Here’s where Chef and Puppet still shine:

  • State enforcement: If someone changes a config manually, they revert it
  • Long-running nodes: Persistent servers need ongoing configuration management
  • Complex system setups: Multi-step software installations and dependencies

Terraform, on the other hand, is not designed to continuously enforce system state inside a machine.

But the landscape has changed

Here’s where things get interesting.

The rise of:

  • Containers (Docker)
  • Immutable infrastructure
  • Kubernetes

…has reduced the need for tools like Chef and Puppet in many environments.

Instead of configuring servers after launch, teams now:

  • Build pre-configured images (AMIs or containers)
  • Deploy them as-is
  • Replace instead of mutate

This shifts the workflow from “configure after provisioning” to “deploy ready-to-run artifacts.”

So do you still need Chef or Puppet?

The honest answer: it depends on your architecture.

You probably don’t need them if:

  • You use containers for everything
  • Your infrastructure is immutable
  • You rebuild instead of patching servers

You still benefit from them if:

  • You manage long-lived VMs
  • You run legacy systems
  • You need strict configuration enforcement

A lot of enterprises still fall into the second category.

How teams combine Terraform with Chef or Puppet

In real-world setups, these tools are often used together rather than replaced.

A common workflow looks like this:

  1. Terraform provisions infrastructure
  2. Instances boot with a bootstrap script
  3. Chef or Puppet agent registers with a server
  4. Configuration is applied automatically

Here’s a simplified Terraform example using user data:

JSON
1resource "aws_instance" "app" {
2  ami           = "ami-123456"
3  instance_type = "t2.micro"
4
5  user_data = <<-EOF
6              #!/bin/bash
7              curl -L https://omnitruck.chef.io/install.sh | bash
8              chef-client
9              EOF
10}

This bridges the gap between provisioning and configuration.

Chef vs Puppet: quick perspective

If you're choosing between the two (and not replacing them):

  • Chef feels more like programming (Ruby-based DSL)
  • Puppet is more declarative and policy-driven

Both are mature, stable, and widely used in enterprise environments.

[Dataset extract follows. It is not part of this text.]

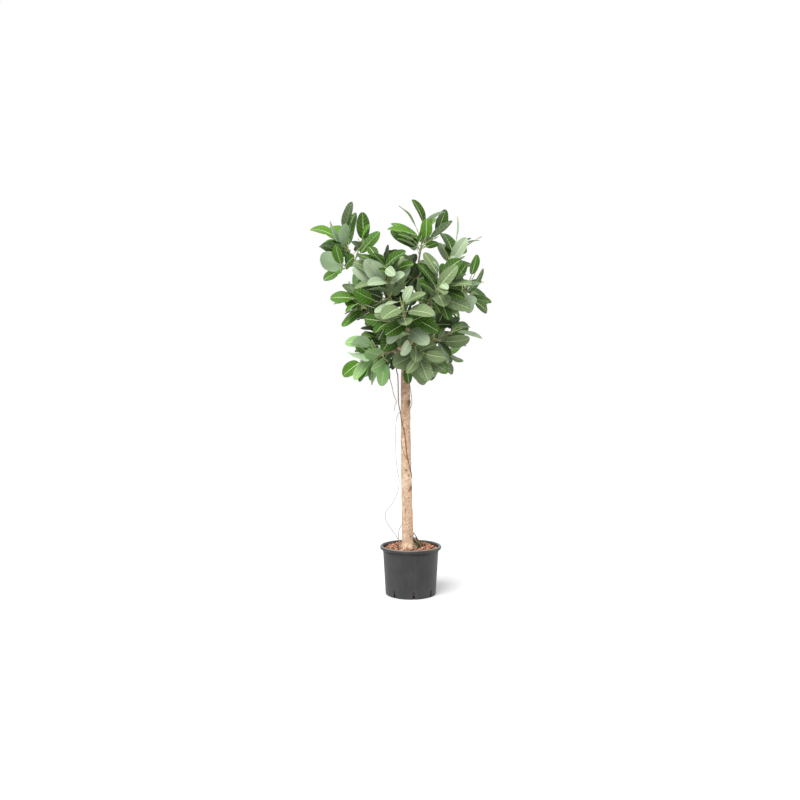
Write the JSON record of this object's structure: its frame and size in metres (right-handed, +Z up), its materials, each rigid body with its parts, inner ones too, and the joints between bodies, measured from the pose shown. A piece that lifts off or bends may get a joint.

The choice often comes down to team familiarity rather than capability.

A common mistake developers make

One trap is trying to force Terraform to do configuration management.

You’ll see things like:

  • Long, complex user_data scripts
  • Provisioners running shell commands

This works for small setups, but it becomes brittle fast.

Terraform provisioners are intentionally limited. They’re not meant to replace configuration management tools.

Where things are heading

The industry is slowly moving toward:

  • Terraform for infrastructure
  • Containers for application packaging
  • Kubernetes for orchestration

In this model, Chef and Puppet become less central—but not obsolete.

They still play a role in:

  • Hybrid environments
  • On-prem systems
  • Compliance-heavy setups

Bottom line

Terraform didn’t kill Chef and Puppet—it just changed where they fit.

If you’re building modern, container-first systems, you might never touch them. But if you’re dealing with real-world infrastructure (especially outside greenfield projects), understanding configuration management is still valuable.

The smartest approach isn’t picking one tool over another—it’s knowing which layer each tool is responsible for and using them accordingly.